The majority pas through ASCII chars unchanged.

If someone is willing to work on a PR to add a flag for the charmap codec to pass through ASCII, we could speed them up. The existing codecs would then have to be adapted to make use of the flag (easiest would be to have the helpers used for building the tables automatically set this flag when detecting ASCII transparency).

An alternative is to first try the ascii codec and only fall back to the more specific codec in case there are non-ASCII chars in your string.

Rosuav · September 15, 2023, 7:45am

Notably though, this would only speed them up when the text is entirely ASCII, right? Or would it improve performance of file reading when (say) one line of the file is all ASCII?

storchaka · September 15, 2023, 8:18am

It depends. If you first try to decode as ASCII and then switch to slower byte-per-byte decoding, it can speed them up when the whole buffer (8 KiB by default) or at least a significant prefix of the buffer is ASCII-only. If it is more sophisticated, it can also speed them up when simply the data contains large ASCII-only sequences. But it requires writing a large amount of specialized repeating code, and the existence of this code can affect other parts of the charset codec, other codecs, and other string operations. Not counting that switching between “fast” and “slow” parts will in general slow down the codec.

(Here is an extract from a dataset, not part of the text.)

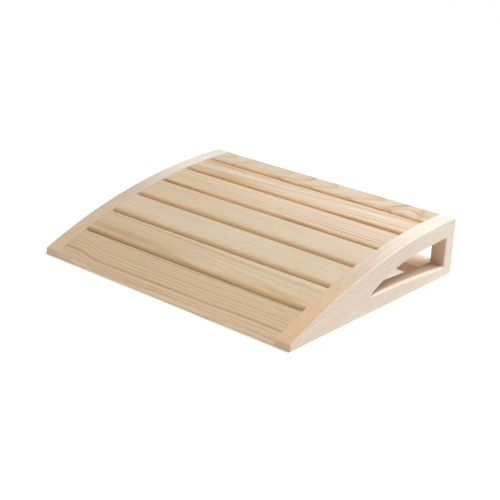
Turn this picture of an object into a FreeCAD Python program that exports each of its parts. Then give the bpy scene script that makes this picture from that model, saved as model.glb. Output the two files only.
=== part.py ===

malemburg · September 15, 2023, 10:20am

I just had a look at the decoder of the charmap codec. I don’t think there is a lot to gain. Most of the charmap based codecs use 2-byte Unicode output buffers and so regardless of whether you improve the copying, the codec will always have to allocate more memory and spend more time copying to a two byte destination, than just one byte (as for the ascii codec).

If your input is likely ASCII, you’ll get better average performance overall (and lower memory usage on the Unicode side of things), if you first try the ascii codec and fall back to the full 8-bit charmap based codec in case of an error.

That’s something only the application can determine, so there isn’t much point in applying such a strategy at the low codec level.